**Task details:**
List each line of the data that holds the string "model", please.

**Material provided:**
============================================================
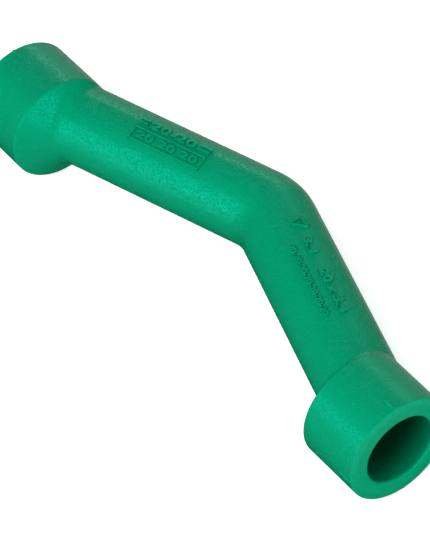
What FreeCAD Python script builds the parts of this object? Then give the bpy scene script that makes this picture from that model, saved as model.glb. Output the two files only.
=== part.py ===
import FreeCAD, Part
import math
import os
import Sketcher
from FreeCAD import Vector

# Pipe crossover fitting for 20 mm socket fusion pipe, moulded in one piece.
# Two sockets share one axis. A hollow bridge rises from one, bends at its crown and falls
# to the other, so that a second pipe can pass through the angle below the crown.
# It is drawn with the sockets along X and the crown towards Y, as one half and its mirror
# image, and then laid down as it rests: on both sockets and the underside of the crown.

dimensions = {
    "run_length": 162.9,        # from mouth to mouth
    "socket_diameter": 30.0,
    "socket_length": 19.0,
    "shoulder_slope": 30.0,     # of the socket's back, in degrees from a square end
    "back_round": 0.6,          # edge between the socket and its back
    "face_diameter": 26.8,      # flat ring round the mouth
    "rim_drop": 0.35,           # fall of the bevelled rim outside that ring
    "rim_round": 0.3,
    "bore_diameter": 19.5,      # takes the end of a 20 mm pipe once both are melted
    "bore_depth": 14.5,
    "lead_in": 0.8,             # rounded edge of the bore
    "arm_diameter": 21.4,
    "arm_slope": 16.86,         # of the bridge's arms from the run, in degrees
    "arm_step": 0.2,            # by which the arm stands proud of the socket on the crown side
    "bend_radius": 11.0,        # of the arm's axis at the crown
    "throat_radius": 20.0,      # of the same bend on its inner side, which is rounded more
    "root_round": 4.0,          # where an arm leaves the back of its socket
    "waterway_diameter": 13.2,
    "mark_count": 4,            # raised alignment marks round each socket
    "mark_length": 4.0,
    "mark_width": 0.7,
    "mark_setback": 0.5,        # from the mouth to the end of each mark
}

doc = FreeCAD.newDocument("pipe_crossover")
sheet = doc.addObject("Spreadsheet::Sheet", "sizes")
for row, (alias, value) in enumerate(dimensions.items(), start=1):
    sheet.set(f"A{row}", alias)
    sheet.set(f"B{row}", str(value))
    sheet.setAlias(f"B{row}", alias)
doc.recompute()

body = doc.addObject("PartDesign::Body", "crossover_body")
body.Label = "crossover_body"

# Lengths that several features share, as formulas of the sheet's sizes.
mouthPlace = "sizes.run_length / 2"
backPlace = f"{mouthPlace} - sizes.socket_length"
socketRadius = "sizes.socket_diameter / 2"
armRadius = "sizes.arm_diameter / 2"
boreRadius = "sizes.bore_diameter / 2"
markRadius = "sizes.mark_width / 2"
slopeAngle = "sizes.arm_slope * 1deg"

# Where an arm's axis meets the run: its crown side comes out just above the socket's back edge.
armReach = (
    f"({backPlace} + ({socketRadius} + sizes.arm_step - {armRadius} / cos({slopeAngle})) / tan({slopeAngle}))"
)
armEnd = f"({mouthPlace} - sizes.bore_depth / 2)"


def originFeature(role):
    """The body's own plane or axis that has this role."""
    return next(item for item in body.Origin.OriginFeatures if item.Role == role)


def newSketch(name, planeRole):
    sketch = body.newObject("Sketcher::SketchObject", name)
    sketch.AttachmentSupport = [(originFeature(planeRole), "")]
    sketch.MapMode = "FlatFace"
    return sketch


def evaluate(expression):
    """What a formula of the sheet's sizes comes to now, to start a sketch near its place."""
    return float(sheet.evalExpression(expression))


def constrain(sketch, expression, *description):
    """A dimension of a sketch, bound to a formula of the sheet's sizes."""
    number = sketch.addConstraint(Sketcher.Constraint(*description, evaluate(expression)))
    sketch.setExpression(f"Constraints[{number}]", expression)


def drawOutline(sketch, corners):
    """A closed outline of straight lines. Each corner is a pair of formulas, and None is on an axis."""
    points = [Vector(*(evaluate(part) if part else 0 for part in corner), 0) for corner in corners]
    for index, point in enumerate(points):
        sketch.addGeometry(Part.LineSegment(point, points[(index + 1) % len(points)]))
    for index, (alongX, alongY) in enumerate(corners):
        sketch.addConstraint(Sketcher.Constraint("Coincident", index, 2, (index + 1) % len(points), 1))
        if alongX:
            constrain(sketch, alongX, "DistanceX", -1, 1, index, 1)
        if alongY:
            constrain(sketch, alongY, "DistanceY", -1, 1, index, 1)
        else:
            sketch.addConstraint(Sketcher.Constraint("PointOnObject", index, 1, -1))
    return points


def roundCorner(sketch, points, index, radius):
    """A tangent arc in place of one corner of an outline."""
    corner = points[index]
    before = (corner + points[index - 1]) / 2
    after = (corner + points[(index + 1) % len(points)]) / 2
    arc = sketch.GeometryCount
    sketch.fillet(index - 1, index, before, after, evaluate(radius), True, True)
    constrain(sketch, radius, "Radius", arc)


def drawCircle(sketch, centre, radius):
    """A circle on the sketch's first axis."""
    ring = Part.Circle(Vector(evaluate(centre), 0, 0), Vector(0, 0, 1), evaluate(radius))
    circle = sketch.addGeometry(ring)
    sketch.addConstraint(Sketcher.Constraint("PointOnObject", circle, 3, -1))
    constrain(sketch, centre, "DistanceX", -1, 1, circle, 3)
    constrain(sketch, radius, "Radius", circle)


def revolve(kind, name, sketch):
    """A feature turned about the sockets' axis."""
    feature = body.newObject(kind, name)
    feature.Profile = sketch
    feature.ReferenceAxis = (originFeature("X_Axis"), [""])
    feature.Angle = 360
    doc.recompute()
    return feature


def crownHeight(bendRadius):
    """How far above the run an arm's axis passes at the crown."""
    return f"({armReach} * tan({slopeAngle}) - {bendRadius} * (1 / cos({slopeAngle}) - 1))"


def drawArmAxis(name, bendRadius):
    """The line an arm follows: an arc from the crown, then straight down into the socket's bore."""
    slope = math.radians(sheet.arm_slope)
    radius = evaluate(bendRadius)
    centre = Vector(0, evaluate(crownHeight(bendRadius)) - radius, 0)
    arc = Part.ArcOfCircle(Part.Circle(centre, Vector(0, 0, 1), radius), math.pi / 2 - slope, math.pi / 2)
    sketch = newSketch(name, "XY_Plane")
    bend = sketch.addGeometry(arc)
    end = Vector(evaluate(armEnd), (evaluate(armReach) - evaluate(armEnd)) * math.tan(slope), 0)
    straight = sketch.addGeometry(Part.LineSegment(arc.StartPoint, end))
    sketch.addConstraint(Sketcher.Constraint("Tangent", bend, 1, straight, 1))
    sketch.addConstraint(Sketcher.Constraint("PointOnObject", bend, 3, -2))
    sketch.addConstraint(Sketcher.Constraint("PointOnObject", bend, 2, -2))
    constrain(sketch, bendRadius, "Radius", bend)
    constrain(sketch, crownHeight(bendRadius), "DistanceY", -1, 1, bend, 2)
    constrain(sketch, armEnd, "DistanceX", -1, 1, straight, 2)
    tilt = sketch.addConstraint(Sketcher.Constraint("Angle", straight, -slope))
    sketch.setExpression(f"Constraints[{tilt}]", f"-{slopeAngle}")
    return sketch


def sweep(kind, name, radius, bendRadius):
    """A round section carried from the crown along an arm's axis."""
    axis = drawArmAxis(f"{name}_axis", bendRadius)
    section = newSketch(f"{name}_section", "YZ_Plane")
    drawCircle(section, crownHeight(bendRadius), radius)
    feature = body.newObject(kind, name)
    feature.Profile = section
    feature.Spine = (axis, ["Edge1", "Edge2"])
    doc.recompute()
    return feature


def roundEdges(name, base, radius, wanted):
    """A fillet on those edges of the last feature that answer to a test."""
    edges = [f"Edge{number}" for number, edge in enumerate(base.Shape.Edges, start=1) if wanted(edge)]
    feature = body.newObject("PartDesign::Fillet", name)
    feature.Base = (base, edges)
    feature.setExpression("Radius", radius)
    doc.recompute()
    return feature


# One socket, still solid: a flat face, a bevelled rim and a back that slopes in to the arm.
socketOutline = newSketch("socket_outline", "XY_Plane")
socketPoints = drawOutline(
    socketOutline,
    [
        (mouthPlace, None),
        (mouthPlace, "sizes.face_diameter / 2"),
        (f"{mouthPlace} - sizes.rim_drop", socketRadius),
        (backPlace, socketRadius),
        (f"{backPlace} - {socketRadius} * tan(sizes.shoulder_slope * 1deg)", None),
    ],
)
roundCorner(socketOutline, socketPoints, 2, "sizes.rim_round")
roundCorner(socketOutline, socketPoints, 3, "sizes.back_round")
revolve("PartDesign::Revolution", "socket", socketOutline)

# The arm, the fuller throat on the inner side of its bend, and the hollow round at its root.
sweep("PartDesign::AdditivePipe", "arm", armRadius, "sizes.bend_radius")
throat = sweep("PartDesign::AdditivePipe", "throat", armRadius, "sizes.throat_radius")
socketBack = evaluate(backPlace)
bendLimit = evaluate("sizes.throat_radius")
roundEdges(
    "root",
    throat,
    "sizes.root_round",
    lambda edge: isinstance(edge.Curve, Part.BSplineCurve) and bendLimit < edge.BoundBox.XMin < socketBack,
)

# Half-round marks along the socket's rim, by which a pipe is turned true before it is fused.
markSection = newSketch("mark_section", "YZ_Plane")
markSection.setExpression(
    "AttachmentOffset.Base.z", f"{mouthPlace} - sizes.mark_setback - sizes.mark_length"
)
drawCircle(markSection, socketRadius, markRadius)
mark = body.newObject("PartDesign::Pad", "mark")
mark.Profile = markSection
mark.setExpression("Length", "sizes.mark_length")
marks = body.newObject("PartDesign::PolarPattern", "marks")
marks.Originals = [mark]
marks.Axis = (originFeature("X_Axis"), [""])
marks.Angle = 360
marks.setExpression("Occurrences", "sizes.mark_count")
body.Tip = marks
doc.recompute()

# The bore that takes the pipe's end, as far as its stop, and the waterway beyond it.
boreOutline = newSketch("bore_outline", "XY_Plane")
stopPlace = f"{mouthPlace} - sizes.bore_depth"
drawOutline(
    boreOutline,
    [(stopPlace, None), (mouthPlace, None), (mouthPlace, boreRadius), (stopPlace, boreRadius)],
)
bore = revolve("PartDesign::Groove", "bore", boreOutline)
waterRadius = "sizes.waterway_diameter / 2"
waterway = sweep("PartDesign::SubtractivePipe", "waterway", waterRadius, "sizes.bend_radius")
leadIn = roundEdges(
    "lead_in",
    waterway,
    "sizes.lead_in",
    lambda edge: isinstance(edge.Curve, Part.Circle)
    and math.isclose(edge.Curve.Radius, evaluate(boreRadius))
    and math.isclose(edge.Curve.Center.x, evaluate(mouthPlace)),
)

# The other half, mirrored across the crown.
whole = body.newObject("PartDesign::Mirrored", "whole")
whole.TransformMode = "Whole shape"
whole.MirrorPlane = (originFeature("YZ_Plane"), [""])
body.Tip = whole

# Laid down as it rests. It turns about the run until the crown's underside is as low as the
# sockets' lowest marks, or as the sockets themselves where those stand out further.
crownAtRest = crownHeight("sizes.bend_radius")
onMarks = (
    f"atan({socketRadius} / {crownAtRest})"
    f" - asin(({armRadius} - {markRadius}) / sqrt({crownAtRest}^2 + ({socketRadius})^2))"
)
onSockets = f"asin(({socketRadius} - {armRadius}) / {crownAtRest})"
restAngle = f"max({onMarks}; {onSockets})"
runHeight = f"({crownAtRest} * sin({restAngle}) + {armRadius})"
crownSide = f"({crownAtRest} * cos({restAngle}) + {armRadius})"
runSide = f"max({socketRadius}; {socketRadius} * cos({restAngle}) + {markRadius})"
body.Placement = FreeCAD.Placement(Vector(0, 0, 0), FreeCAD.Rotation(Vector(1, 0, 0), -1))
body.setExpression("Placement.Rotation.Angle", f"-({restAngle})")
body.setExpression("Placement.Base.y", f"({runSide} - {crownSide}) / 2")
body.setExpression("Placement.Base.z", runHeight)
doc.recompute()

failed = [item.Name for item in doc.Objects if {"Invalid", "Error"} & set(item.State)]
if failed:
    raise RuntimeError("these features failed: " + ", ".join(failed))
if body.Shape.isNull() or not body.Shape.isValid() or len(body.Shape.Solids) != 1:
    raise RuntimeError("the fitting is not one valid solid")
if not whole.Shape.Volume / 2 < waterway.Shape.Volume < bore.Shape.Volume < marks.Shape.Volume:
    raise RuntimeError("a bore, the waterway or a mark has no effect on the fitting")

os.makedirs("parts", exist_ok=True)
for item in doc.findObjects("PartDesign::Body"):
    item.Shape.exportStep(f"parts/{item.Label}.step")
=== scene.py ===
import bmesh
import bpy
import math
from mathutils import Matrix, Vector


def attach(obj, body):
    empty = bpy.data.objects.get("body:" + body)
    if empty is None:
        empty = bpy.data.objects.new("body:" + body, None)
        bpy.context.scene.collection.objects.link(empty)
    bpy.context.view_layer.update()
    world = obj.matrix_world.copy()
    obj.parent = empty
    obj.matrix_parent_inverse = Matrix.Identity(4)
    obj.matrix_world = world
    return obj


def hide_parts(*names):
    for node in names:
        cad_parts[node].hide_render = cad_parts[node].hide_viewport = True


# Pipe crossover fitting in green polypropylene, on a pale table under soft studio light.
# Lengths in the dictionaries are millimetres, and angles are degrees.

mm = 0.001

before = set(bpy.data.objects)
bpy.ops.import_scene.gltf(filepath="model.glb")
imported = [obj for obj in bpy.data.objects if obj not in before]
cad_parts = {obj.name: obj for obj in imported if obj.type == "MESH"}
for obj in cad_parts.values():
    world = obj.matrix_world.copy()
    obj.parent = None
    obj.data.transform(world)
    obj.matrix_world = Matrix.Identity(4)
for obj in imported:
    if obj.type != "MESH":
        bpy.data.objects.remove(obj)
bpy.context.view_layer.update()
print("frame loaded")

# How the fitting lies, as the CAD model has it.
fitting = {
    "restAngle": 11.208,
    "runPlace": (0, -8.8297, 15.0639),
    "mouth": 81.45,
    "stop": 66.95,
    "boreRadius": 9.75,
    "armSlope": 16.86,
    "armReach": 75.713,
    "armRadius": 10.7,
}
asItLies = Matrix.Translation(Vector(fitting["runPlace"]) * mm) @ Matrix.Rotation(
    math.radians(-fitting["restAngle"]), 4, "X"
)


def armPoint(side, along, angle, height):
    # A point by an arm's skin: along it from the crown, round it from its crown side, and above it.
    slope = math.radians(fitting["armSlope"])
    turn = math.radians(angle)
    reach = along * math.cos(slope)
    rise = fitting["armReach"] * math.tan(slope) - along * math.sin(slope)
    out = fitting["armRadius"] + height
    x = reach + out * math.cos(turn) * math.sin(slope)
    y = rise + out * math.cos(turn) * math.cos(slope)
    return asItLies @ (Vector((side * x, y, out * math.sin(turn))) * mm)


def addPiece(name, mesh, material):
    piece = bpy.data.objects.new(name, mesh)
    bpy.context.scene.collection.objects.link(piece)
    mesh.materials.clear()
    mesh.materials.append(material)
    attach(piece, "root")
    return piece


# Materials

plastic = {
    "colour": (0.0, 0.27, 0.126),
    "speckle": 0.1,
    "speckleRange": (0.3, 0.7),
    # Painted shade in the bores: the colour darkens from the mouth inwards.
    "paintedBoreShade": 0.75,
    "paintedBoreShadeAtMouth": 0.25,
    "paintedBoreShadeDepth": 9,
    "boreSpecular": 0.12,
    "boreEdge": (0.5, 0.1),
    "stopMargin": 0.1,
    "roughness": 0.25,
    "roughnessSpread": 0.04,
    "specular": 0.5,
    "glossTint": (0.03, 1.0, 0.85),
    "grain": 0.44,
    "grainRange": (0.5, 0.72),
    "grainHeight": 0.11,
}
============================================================
**Response to the exercise:**
What FreeCAD Python script builds the parts of this object? Then give the bpy scene script that makes this picture from that model, saved as model.glb. Output the two files only.
bpy.ops.import_scene.gltf(filepath="model.glb")
# How the fitting lies, as the CAD model has it.